Yine diyorlar ki ’devlet daha fazla para harcasın, bütçe açığı versin ki ekonomi büyüsün.’ Yıllardan sonra ilk kez faiz dışı açık vereceğiz. Peki devlet bütçe açığını artırdı, farkı nereden karşılayacak? Para basma yok, petrol doğal gaz yok, devlet nereden bulacak bu parayı? Piyasadan borçlanacak. Bankalar kaynakları devlete borç verecek. Son bir yıldır tablo böyle. Yıl başından bugüne mevduat artmış. Nereye gidiyor bu kaynak? Ticari kredilerde artış yok. Hazine borçlanmasına gitmiş. Bu tablo, özel sektör yatırımlarıyla büyüyen Türkiye için endişe verici.
GSYH’de kamu tüketiminin payı yüzde 10, özel tüketimin yüzde 68. GSYH’de kamu yatırımları payı yüzde 3.7, özel sektör yüzde 20’nin üzerinde. Yani kamu harcamalarını ne kadar artırırsak artıralım, bunun büyümeye çok etkisi yok. Kamu yatırım harcamasını yüzde 10 artırsak, ekonomiye etkisi yüzde 0.3. Özel tüketimi yüzde 10 artırsak, büyümeye etkisi yüzde 6.8.”

Resesyon yıl sonu bitiyor
Ali Babacan, Türkiye’nin deflasyon ve resesyondan korkmaması gerektiğini belirterek, bu yıl sonu itibariyle resesyondan (ekonomide daralma) çıkış beklediklerini söyledi. Türkiye’nin deflasyon riskinden (enflasyonun tersi, fiyatların sürekli düşmesi) çok uzak olduğunu söyleyen Babacan, ellerinde bunu önleyebilecek pek çok önlem ve metodun olduğunu kaydetti. Babacan, “Önemli olan kalıcı olarak düştü’ denilemeyecek enflasyondur” dedi.
Babacan’ın IMF’yle ilgili açıklamaları da dikkat çekiciydi.
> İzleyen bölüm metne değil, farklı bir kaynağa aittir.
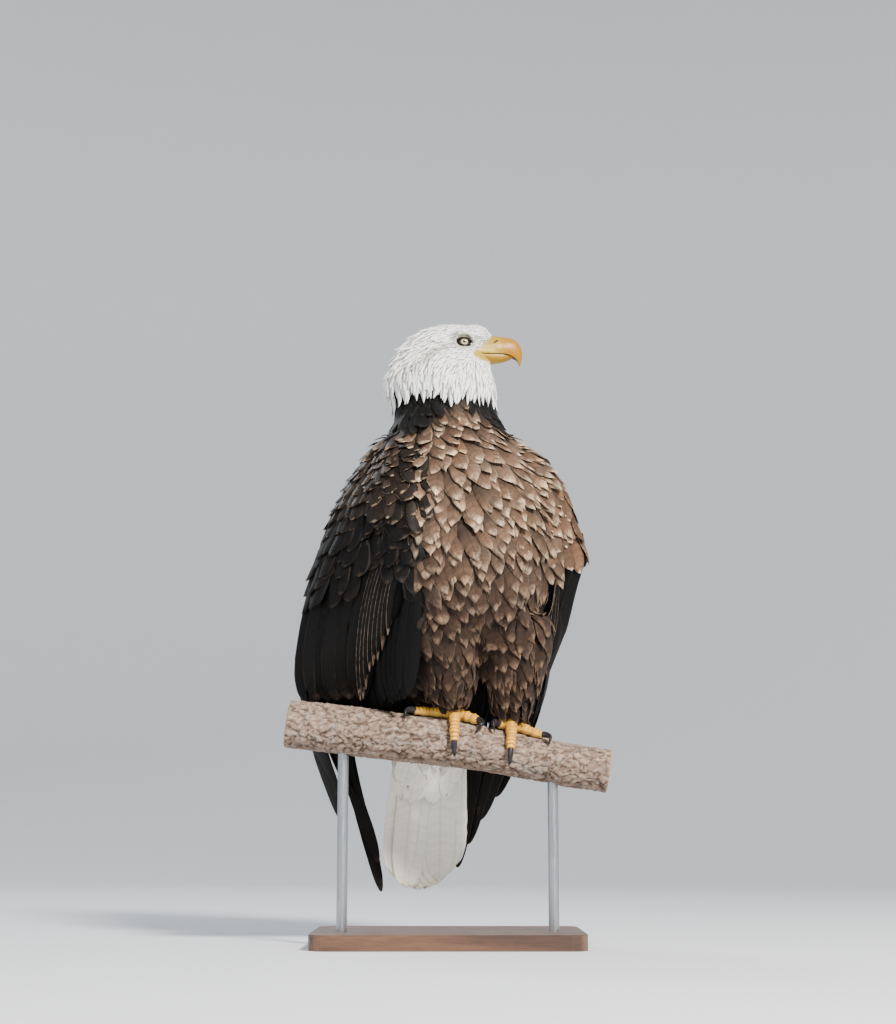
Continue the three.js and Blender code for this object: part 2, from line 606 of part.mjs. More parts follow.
// ---------------------------------------------------------------- legs, toes and claws
function toeParts(leg, toe, palmCutter) {
  const { steps, round, clawSteps, clawRound } = toeGrid;
  const anglesAt = through([0, 1, 2, 3], toe.path.map((point) => point[1]));
  const placesAt = through([0, 1, 2, 3], toe.path.map((point) => point[0]));
  const radiusAt = through([0, 1.5, 3], toe.radius);
  const shares = counting(steps + 1).map((i) => (3 * i) / steps);
  const radii = shares.map((share, i) => radiusAt(share) * (i === steps ? 0.86 : 1));
  const points = shares.map((share) => gripped(
    leg.footX + placesAt(share), anglesAt(share), radiusAt(share) + 1,
  ));
  const toeSolid = solid(tube(points, radii, round)).subtract(palmCutter);

  // The claw leaves the toe's end along it, then curls down to the bark.
  const end = points.at(-1);
  const endX = leg.footX + placesAt(3);
  const along = end.clone().sub(points.at(-2)).normalize();
  const intoBark = gripped(endX, anglesAt(3), -20).sub(end).normalize();
  const tip = gripped(endX + toe.claw.dx, anglesAt(3) + Math.sign(anglesAt(3)) * clawCurl, 0.8);
  const start = end.clone().addScaledVector(along, GAP);
  const reach = toe.claw.length / 2;
  const curve = new THREE.CubicBezierCurve3(
    start,
    start.clone().addScaledVector(along, reach).addScaledVector(intoBark, -reach * 0.12),
    tip.clone().addScaledVector(intoBark, -reach * 0.85),
    tip,
  );
  const clawPoints = counting(clawSteps).map((i) => curve.getPoint(i / clawSteps));
  // The first step goes straight on, so that the claw meets the toe's end squarely.
  clawPoints[1] = start.clone().addScaledVector(along, toe.claw.length / clawSteps);
  const clawRadii = clawPoints.map((_, i) => toe.claw.radius * (1 - (i / clawSteps) ** 1.3) + 0.3);
  return [toeSolid, solid(tube(clawPoints, clawRadii, clawRound, tip))];
}

let otherThigh = null; // the first thigh, grown, which the second gives way to
for (const leg of legs) {
  const centre = gripped(leg.footX, 0, palm.lift);
  const upright = vec(0, 0, 1);
  const ankle = centre.clone().add(vec(...leg.ankleShift, tarsus.height));
  const palmShape = (grow) => solid(ellipsoid(palm.half.map((size) => size + grow), 10, 6)
    .rotateZ(-stance.yaw).translate(...centre.toArray()));
  const shankPoints = (grow) => [
    centre, centre.clone().lerp(ankle, 0.5), ankle.clone().addScaledVector(upright, grow),
  ];
  const shankRadii = (grow) => tarsus.swell.map((share) => tarsus.radius * share + grow);
  const shank = (grow) => solid(tube(shankPoints(grow), shankRadii(grow), 8));
  const foot = palmShape(0).add(shank(0));
  const footCutter = palmShape(GAP).add(shank(GAP));

  const hip = vec(...leg.hip);
  const knee = hip.clone().lerp(ankle, thigh.kneeShare).add(vec(0, -thigh.kneeForward, 0));
  const cuff = centre.clone().add(vec(leg.ankleShift[0] * 0.5, 0, thigh.cuffHeight));
  const thighCurve = new THREE.QuadraticBezierCurve3(hip, knee, cuff);
  const acrossAt = through(thigh.shares, thigh.across);
  const deepAt = through(thigh.shares, thigh.deep);
  const thighStation = (share, grow) => ({
    centre: thighCurve.getPoint(share),
    across: vec(1, 0, 0),
    up: vec(0, 1, 0),
    half: [acrossAt(share) + grow, deepAt(share) + grow],
  });
  const thighShares = counting(thigh.steps + 1).map((i) => i / thigh.steps);
  const thighRings = (grow) => ringsAlong(thighShares.map((share) => thighStation(share, grow)), 16);
  const thighShape = (grow) => solid(loft(thighRings(grow)));
  const thighCutters = [trunkCutter, footCutter, ...flightCutters, ...(otherThigh ? [otherThigh] : [])];
  const thighSolid = thighCutters.reduce(clearOf, thighShape(0));
  otherThigh = thighShape(GAP);
  addPart(bird, `thigh_${leg.name}`, geometryOf(thighSolid), colours.brown);
  addPart(bird, `foot_${leg.name}`, geometryOf(foot), colours.foot, 0.5);
  for (const [toeName, toe] of Object.entries(leg.toes)) {
    const [toeSolid, clawSolid] = toeParts(leg, toe, footCutter);
    addPart(bird, `toe_${leg.name}_${toeName}`, geometryOf(toeSolid), colours.foot, 0.5);
    addPart(bird, `claw_${leg.name}_${toeName}`, geometryOf(clawSolid), colours.claw, 0.3);
  }
}

export default eagle;
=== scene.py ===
"""A life-size adult bald eagle on a cut length of branch, on a plain display stand.

The skin, the plumage and the finish of every surface are built around the CAD frame. Metres; the bird's own
frame has its origin at the ankles, x to its left, y backwards and z up.
"""

import math

import bmesh
import bpy
import numpy as np
from mathutils import Matrix, Vector, noise
from mathutils.bvhtree import BVHTree


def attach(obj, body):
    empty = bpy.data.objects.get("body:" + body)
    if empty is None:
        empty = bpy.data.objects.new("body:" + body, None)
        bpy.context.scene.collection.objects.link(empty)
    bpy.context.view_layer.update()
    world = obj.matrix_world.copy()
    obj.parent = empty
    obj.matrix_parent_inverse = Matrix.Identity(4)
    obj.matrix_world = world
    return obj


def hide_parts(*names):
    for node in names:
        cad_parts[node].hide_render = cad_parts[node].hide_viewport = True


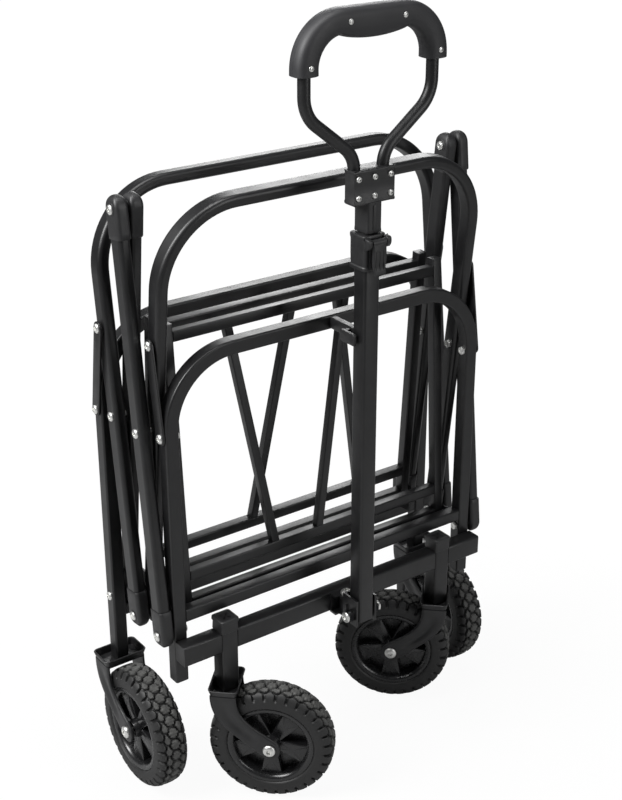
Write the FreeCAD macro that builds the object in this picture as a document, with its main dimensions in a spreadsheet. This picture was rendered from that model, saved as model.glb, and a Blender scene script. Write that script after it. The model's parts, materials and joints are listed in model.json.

Türkiye’de yapılacak IMF ve Dünya Bankası yıllık toplantısında yeni anlaşmanın tamamlanma olasılığıyla ilgili soruya verdiği yanıt, hükümetin, Orta Vadeli Çerçeve Programı ve Mali Kural’la kendi yolunu belirleyeceği, IMF’ye de, “Bizim programımız bu, desteklerseniz anlaşma yapalım” diyeceğini ortaya koydu.
Babacan, “Biz kendi orta vadeli programımızı ortaya koyacağız. Uluslararası kuruluşlar destek vermeye karar verirlerse, bu desteği almayı arzu ederiz. Olmazsa olmaz noktasında değilsek de, IMF ile yapılacak anlaşma Türkiye’ye güveni bir miktar daha artıracaktır ama tek başına hiçbir zaman yeterli değildir. Öncelikle Türkiye’nin neyi yapacağı, neyi yapamayacağı önemli” dedi.